» **Task statement**: Could you output each line of the data that follows exactly?
·····
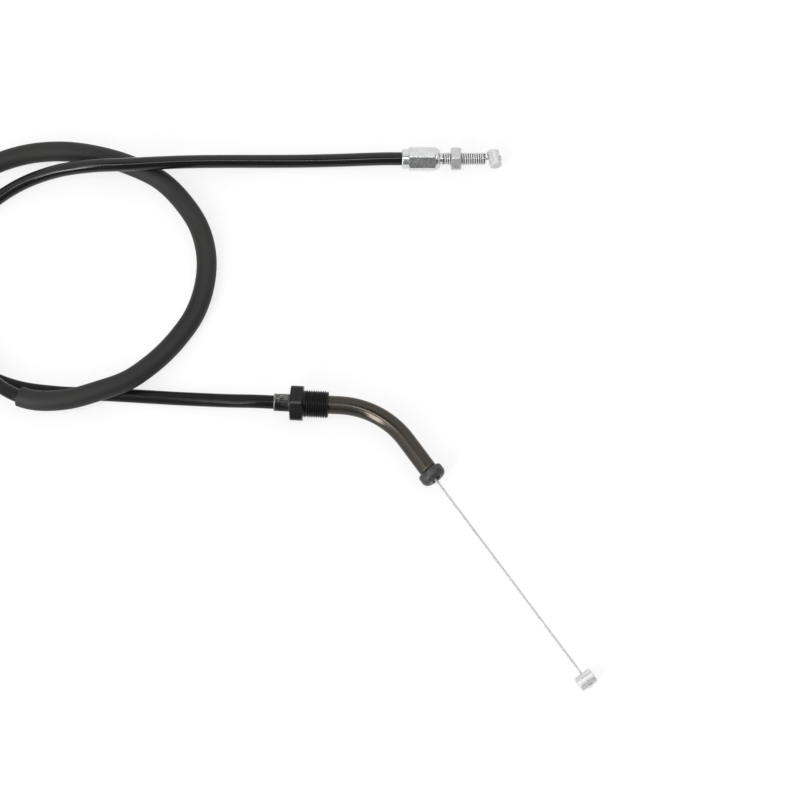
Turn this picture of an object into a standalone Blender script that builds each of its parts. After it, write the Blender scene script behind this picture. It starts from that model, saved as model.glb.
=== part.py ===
"""Throttle cable, laid out flat: a sheathed casing in one loop under a protective sleeve, a
hex adjuster with a threaded stud and lock nut at one end, a bent guide pipe with a threaded
union at the other, and an inner wire with a barrel nipple on each end. Metres, +Z up."""

from math import cos, pi, radians, sin, sqrt

import bmesh
import bpy
from mathutils import Matrix, Vector

MM = 0.001

# Clearances
GAP = 0.3 * MM
STOP_GAP = 0.3 * MM
CUT_BEYOND = 1.0 * MM

# Small edges that several pieces share
EDGE_BREAK = 0.4 * MM
HEX_RIM = 0.1 * MM

# Casing, from the wire outwards
WIRE_DIAMETER = 1.2 * MM
LINER_WALL = 0.3 * MM
CONDUIT_WALL = 0.7 * MM
SHEATH_WALL = 0.5 * MM
SLEEVE_WALL = 1.2 * MM
SLEEVE_START = 316.0 * MM
SLEEVE_LENGTH = 248.0 * MM
CORD_STEP = 14.0 * MM
CORD_LEAD = 7.0 * MM
CORD_TAIL = 8.0 * MM
BEND_STEP = 3.0 * MM

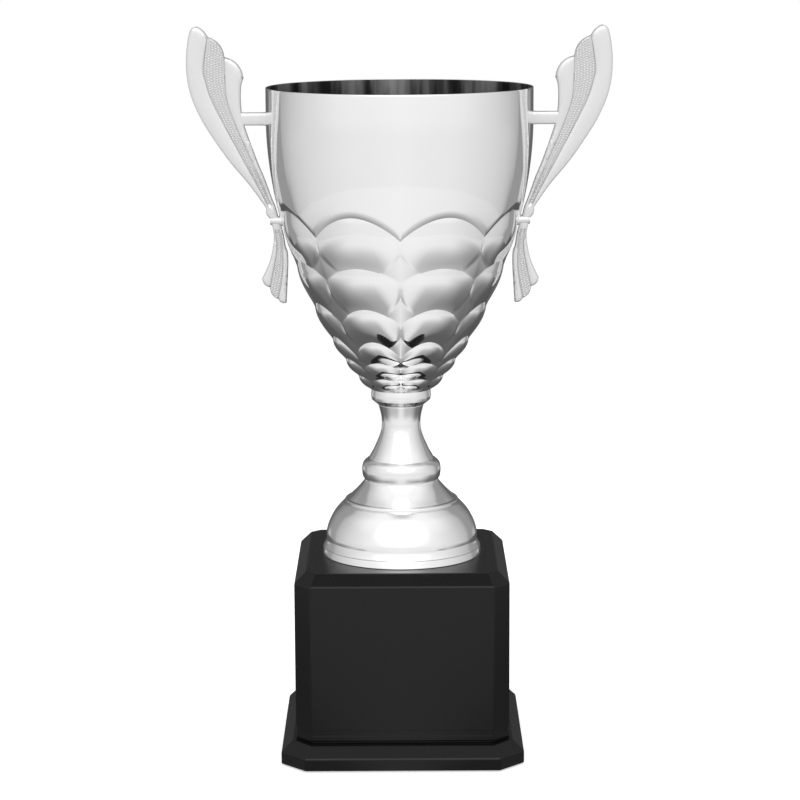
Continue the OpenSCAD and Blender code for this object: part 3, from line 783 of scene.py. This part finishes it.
·····
» **Written solution**:
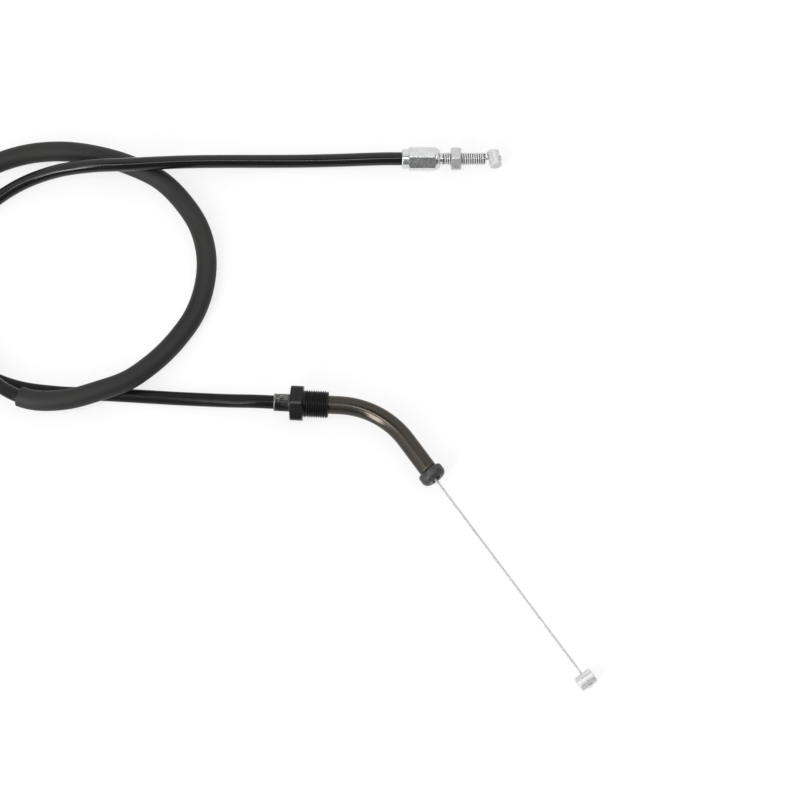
Turn this picture of an object into a standalone Blender script that builds each of its parts. After it, write the Blender scene script behind this picture. It starts from that model, saved as model.glb.
=== part.py ===
"""Throttle cable, laid out flat: a sheathed casing in one loop under a protective sleeve, a
hex adjuster with a threaded stud and lock nut at one end, a bent guide pipe with a threaded
union at the other, and an inner wire with a barrel nipple on each end. Metres, +Z up."""

from math import cos, pi, radians, sin, sqrt

import bmesh
import bpy
from mathutils import Matrix, Vector

MM = 0.001

# Clearances
GAP = 0.3 * MM
STOP_GAP = 0.3 * MM
CUT_BEYOND = 1.0 * MM

# Small edges that several pieces share
EDGE_BREAK = 0.4 * MM
HEX_RIM = 0.1 * MM

# Casing, from the wire outwards
WIRE_DIAMETER = 1.2 * MM
LINER_WALL = 0.3 * MM
CONDUIT_WALL = 0.7 * MM
SHEATH_WALL = 0.5 * MM
SLEEVE_WALL = 1.2 * MM
SLEEVE_START = 316.0 * MM
SLEEVE_LENGTH = 248.0 * MM
CORD_STEP = 14.0 * MM
CORD_LEAD = 7.0 * MM
CORD_TAIL = 8.0 * MM
BEND_STEP = 3.0 * MM

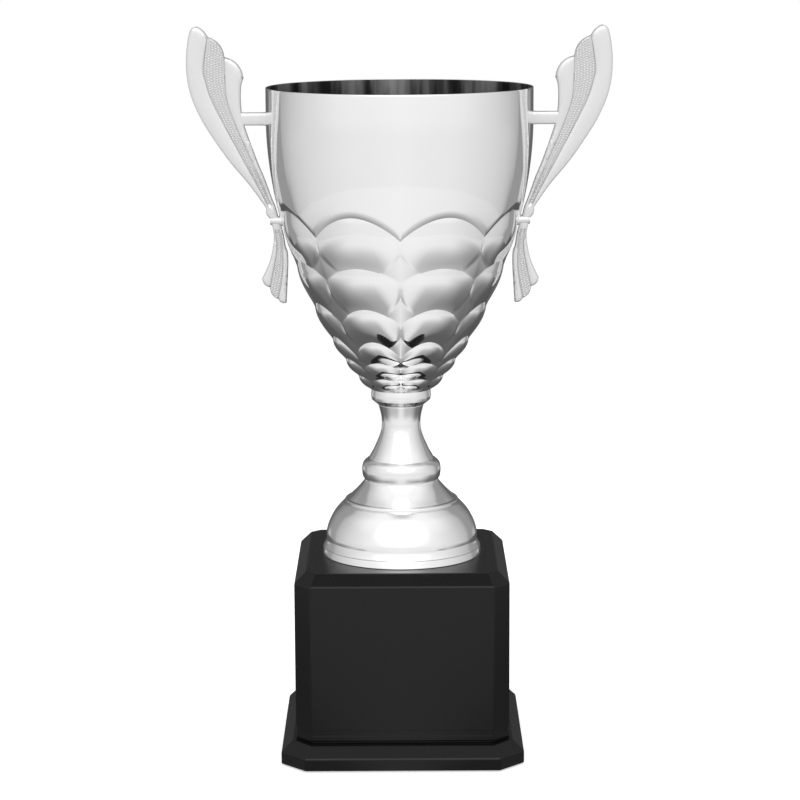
Continue the OpenSCAD and Blender code for this object: part 3, from line 783 of scene.py. This part finishes it.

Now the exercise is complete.